» Source excerpt
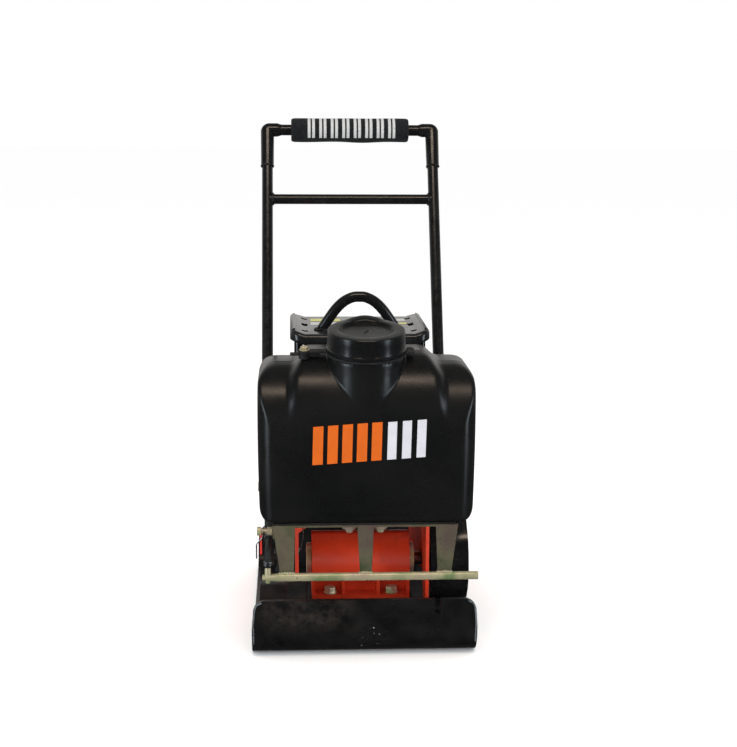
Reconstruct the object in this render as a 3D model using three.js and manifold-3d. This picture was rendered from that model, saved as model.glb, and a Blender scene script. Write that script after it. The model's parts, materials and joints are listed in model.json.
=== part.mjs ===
// Walk-behind plate compactor with a front water tank, in millimetres.
// X is across the machine, the front faces -Y, +Z is up, and the sole of the base plate lies at Z = 0.
import * as THREE from "three";
import { mergeVertices } from "three/addons/utils/BufferGeometryUtils.js";
import Module from "manifold-3d";

const wasm = await Module();
wasm.setup();

// ---------------------------------------------------------------- driving dimensions
const GAP = 0.3; // between pieces that touch
const DEG = Math.PI / 180;

// base plate
const PLATE_WIDTH = 380;
const PLATE_LENGTH = 530;
const PLATE_THICK = 8;
const LIP_HEIGHT = 102;
const REAR_LIP_HEIGHT = 84;
const LIP_BEND = 45;
const LIP_LEAN = 5 * DEG;
const LIP_CORNER = 22;
const LIP_NOTCH = { x: 122, width: 9, depth: 26 };
const PAD_HEIGHT = 51.7;
const RAMP = { outer: 178, inner: 97, top: 104, nose: 80 };

// exciter
const EXCITER_Y = -57;
const EXCITER_Z = 110;
const EXCITER_RADIUS = 52;
const EXCITER_HALF = 87;
const EXCITER_FOOT = { front: -112, back: -2, thick: 8 };
const EXCITER_BORE = 34;
const BEARING_RADIUS = 26.7;
const SHAFT_RADIUS = 12;
const ECCENTRIC_RADIUS = 25;
const COVER = { radius: 30, thick: 9 };
const EXCITER_BOLT_X = 55;
const BOLT_FLATS = 19;

// drive
const BELT_X = 138;
const BELT_WIDTH = 10;
const BELT_THICK = 6;
const PULLEY_WIDTH = 23;
const EXCITER_PULLEY_RADIUS = 34;
const CLUTCH_RADIUS = 46;
const GUARD_WALL = 3;
const BELT_GUARD_ROOM = 12; // from a pulley's rim to the inside of the guard
const BULGE = { outer: 187, front: -153, radius: 78, z: 118 };

// engine deck
const DECK_HALF = 116.5;
const DECK_WALL = 6;
const DECK_TOP = 178;
const DECK_FRONT = -157;
const DECK_BACK = 215;
const DECK_HORN_TOP = 225;
const FOOT_Z = 46;
const FOOT_REACH = 158;
const ISOLATOR = { x: 138, front: -138, back: 190, radius: 18 };

// engine
const CRANK_Y = 95;
const CRANK_Z = 284;
const CRANK_RADIUS = 11;
const CYLINDER_LEAN = 65 * DEG;
const CASE_HALF = 62;
const SHROUD = { radius: 76, outer: 100 };
const FUEL_TANK = { half: 92, front: 50, back: 160, bottom: 396, top: 470 };

// top guard
const TRAY = { half: 124, front: -59, back: 186, top: 520, fold: 97, rise: 9, skirt: 20, corner: 22 };
const GUARD_LEG = { x: 109, front: -40, back: 168, radius: 7.5 };
const RAIL_Z = 490;
const ARCH = { half: 68, height: 60, radius: 9.5, y: 0 };

// handle, drawn upright in a frame that leans back about its pivot
const HANDLE_LEAN = 24.2 * DEG;
const HANDLE_HALF = 169;
const HANDLE_PIVOT_Y = 142;
const HANDLE_PIVOT_Z = 195;
const HANDLE_TUBE = 11;
const HANDLE_LENGTH = 740;
const CROSSBAR_UP = 589;
const SLEEVE = { radius: 13.5, length: 80 };
const PIVOT_BOLT = 6;
const PAD = { half: 120.5, radius: 27 };
const BRACKET = { inner: 148, outer: 154 };

// water tank
const TANK = { half: 182, front: -262, back: -80, bottom: 234, shoulder: 492, top: 510, wall: 5 };
const TANK_CORE = { foot: 125, crown: 112 };
const TANK_ROUND = 108;
const NECK = { x: 3, y: -199.7, z: 515.4, radius: 65, bore: 52 };
const NECK_LEAN = 9 * DEG;
const CAP = { top: 64, rim: 67, height: 39, inner: 57.5, recess: 43 };

// water line
const BRACKET_SHEET = 3;
const BRACKET_HALF = 154;
const SPRAY = { y: -282, z: 149, radius: 6.75, left: -171, right: 186 };
const LEG_TILT = Math.atan2(TANK.front - 2 - SPRAY.y, TANK.bottom - 3 - SPRAY.z);
const VALVE = { x: -160, y: -195, z: 196, radius: 9 };
const HOSE_RADIUS = 5.5;
const PIN = { y: -250, z: 219, radius: 4 };

// ---------------------------------------------------------------- materials
const finish = (color, roughness, metalness) =>
  new THREE.MeshStandardMaterial({ color, roughness, metalness });
const GLOSS_BLACK = finish(0x15161a, 0.25, 0.2);
const DUSTY_BLACK = finish(0x1b1a19, 0.5, 0.2);
const ORANGE_RED = finish(0xd03a1c, 0.4, 0.1);
const YELLOW_ZINC = finish(0xa6a27a, 0.35, 0.9);
const BARE_STEEL = finish(0x9a9da0, 0.35, 0.9);
const TANK_BLACK = finish(0x131415, 0.5, 0);
const CAST_ALLOY = finish(0x8c8e90, 0.55, 0.8);
const RUBBER = finish(0x17171a, 0.85, 0);
const RED_GRIP = finish(0xc41d1a, 0.5, 0);
const DARK_PLASTIC = finish(0x202124, 0.6, 0);

// ---------------------------------------------------------------- geometry helpers
const V = (x, y, z) => new THREE.Vector3(x, y, z);

// A closed three.js geometry as a solid that can be joined and cut, placed by an optional matrix.
function solid(geometry, place = new THREE.Matrix4()) {
  const bare = geometry.clone().applyMatrix4(place);
  bare.deleteAttribute("normal");
  bare.deleteAttribute("uv");
  const merged = mergeVertices(bare, 1e-3);
  return new wasm.Manifold(
    new wasm.Mesh({
      numProp: 3,
      vertProperties: merged.attributes.position.array,
      triVerts: new Uint32Array(merged.index.array),
    }),
  );
}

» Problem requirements
Output the complete data exactly as written.

» Final result
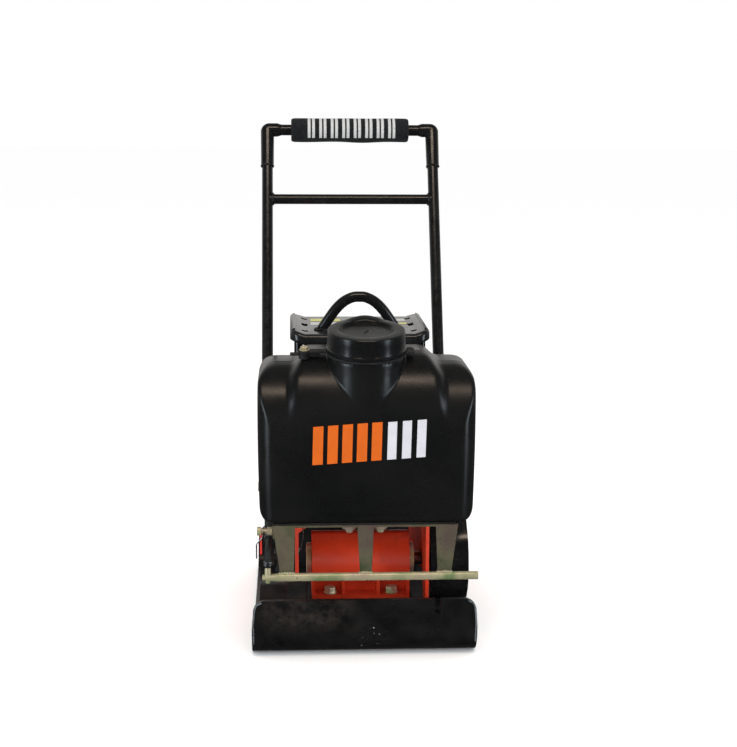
Reconstruct the object in this render as a 3D model using three.js and manifold-3d. This picture was rendered from that model, saved as model.glb, and a Blender scene script. Write that script after it. The model's parts, materials and joints are listed in model.json.
=== part.mjs ===
// Walk-behind plate compactor with a front water tank, in millimetres.
// X is across the machine, the front faces -Y, +Z is up, and the sole of the base plate lies at Z = 0.
import * as THREE from "three";
import { mergeVertices } from "three/addons/utils/BufferGeometryUtils.js";
import Module from "manifold-3d";

const wasm = await Module();
wasm.setup();

// ---------------------------------------------------------------- driving dimensions
const GAP = 0.3; // between pieces that touch
const DEG = Math.PI / 180;

// base plate
const PLATE_WIDTH = 380;
const PLATE_LENGTH = 530;
const PLATE_THICK = 8;
const LIP_HEIGHT = 102;
const REAR_LIP_HEIGHT = 84;
const LIP_BEND = 45;
const LIP_LEAN = 5 * DEG;
const LIP_CORNER = 22;
const LIP_NOTCH = { x: 122, width: 9, depth: 26 };
const PAD_HEIGHT = 51.7;
const RAMP = { outer: 178, inner: 97, top: 104, nose: 80 };

// exciter
const EXCITER_Y = -57;
const EXCITER_Z = 110;
const EXCITER_RADIUS = 52;
const EXCITER_HALF = 87;
const EXCITER_FOOT = { front: -112, back: -2, thick: 8 };
const EXCITER_BORE = 34;
const BEARING_RADIUS = 26.7;
const SHAFT_RADIUS = 12;
const ECCENTRIC_RADIUS = 25;
const COVER = { radius: 30, thick: 9 };
const EXCITER_BOLT_X = 55;
const BOLT_FLATS = 19;

// drive
const BELT_X = 138;
const BELT_WIDTH = 10;
const BELT_THICK = 6;
const PULLEY_WIDTH = 23;
const EXCITER_PULLEY_RADIUS = 34;
const CLUTCH_RADIUS = 46;
const GUARD_WALL = 3;
const BELT_GUARD_ROOM = 12; // from a pulley's rim to the inside of the guard
const BULGE = { outer: 187, front: -153, radius: 78, z: 118 };

// engine deck
const DECK_HALF = 116.5;
const DECK_WALL = 6;
const DECK_TOP = 178;
const DECK_FRONT = -157;
const DECK_BACK = 215;
const DECK_HORN_TOP = 225;
const FOOT_Z = 46;
const FOOT_REACH = 158;
const ISOLATOR = { x: 138, front: -138, back: 190, radius: 18 };

// engine
const CRANK_Y = 95;
const CRANK_Z = 284;
const CRANK_RADIUS = 11;
const CYLINDER_LEAN = 65 * DEG;
const CASE_HALF = 62;
const SHROUD = { radius: 76, outer: 100 };
const FUEL_TANK = { half: 92, front: 50, back: 160, bottom: 396, top: 470 };

// top guard
const TRAY = { half: 124, front: -59, back: 186, top: 520, fold: 97, rise: 9, skirt: 20, corner: 22 };
const GUARD_LEG = { x: 109, front: -40, back: 168, radius: 7.5 };
const RAIL_Z = 490;
const ARCH = { half: 68, height: 60, radius: 9.5, y: 0 };

// handle, drawn upright in a frame that leans back about its pivot
const HANDLE_LEAN = 24.2 * DEG;
const HANDLE_HALF = 169;
const HANDLE_PIVOT_Y = 142;
const HANDLE_PIVOT_Z = 195;
const HANDLE_TUBE = 11;
const HANDLE_LENGTH = 740;
const CROSSBAR_UP = 589;
const SLEEVE = { radius: 13.5, length: 80 };
const PIVOT_BOLT = 6;
const PAD = { half: 120.5, radius: 27 };
const BRACKET = { inner: 148, outer: 154 };

// water tank
const TANK = { half: 182, front: -262, back: -80, bottom: 234, shoulder: 492, top: 510, wall: 5 };
const TANK_CORE = { foot: 125, crown: 112 };
const TANK_ROUND = 108;
const NECK = { x: 3, y: -199.7, z: 515.4, radius: 65, bore: 52 };
const NECK_LEAN = 9 * DEG;
const CAP = { top: 64, rim: 67, height: 39, inner: 57.5, recess: 43 };

// water line
const BRACKET_SHEET = 3;
const BRACKET_HALF = 154;
const SPRAY = { y: -282, z: 149, radius: 6.75, left: -171, right: 186 };
const LEG_TILT = Math.atan2(TANK.front - 2 - SPRAY.y, TANK.bottom - 3 - SPRAY.z);
const VALVE = { x: -160, y: -195, z: 196, radius: 9 };
const HOSE_RADIUS = 5.5;
const PIN = { y: -250, z: 219, radius: 4 };

// ---------------------------------------------------------------- materials
const finish = (color, roughness, metalness) =>
  new THREE.MeshStandardMaterial({ color, roughness, metalness });
const GLOSS_BLACK = finish(0x15161a, 0.25, 0.2);
const DUSTY_BLACK = finish(0x1b1a19, 0.5, 0.2);
const ORANGE_RED = finish(0xd03a1c, 0.4, 0.1);
const YELLOW_ZINC = finish(0xa6a27a, 0.35, 0.9);
const BARE_STEEL = finish(0x9a9da0, 0.35, 0.9);
const TANK_BLACK = finish(0x131415, 0.5, 0);
const CAST_ALLOY = finish(0x8c8e90, 0.55, 0.8);
const RUBBER = finish(0x17171a, 0.85, 0);
const RED_GRIP = finish(0xc41d1a, 0.5, 0);
const DARK_PLASTIC = finish(0x202124, 0.6, 0);

// ---------------------------------------------------------------- geometry helpers
const V = (x, y, z) => new THREE.Vector3(x, y, z);

// A closed three.js geometry as a solid that can be joined and cut, placed by an optional matrix.
function solid(geometry, place = new THREE.Matrix4()) {
  const bare = geometry.clone().applyMatrix4(place);
  bare.deleteAttribute("normal");
  bare.deleteAttribute("uv");
  const merged = mergeVertices(bare, 1e-3);
  return new wasm.Manifold(
    new wasm.Mesh({
      numProp: 3,
      vertProperties: merged.attributes.position.array,
      triVerts: new Uint32Array(merged.index.array),
    }),
  );
}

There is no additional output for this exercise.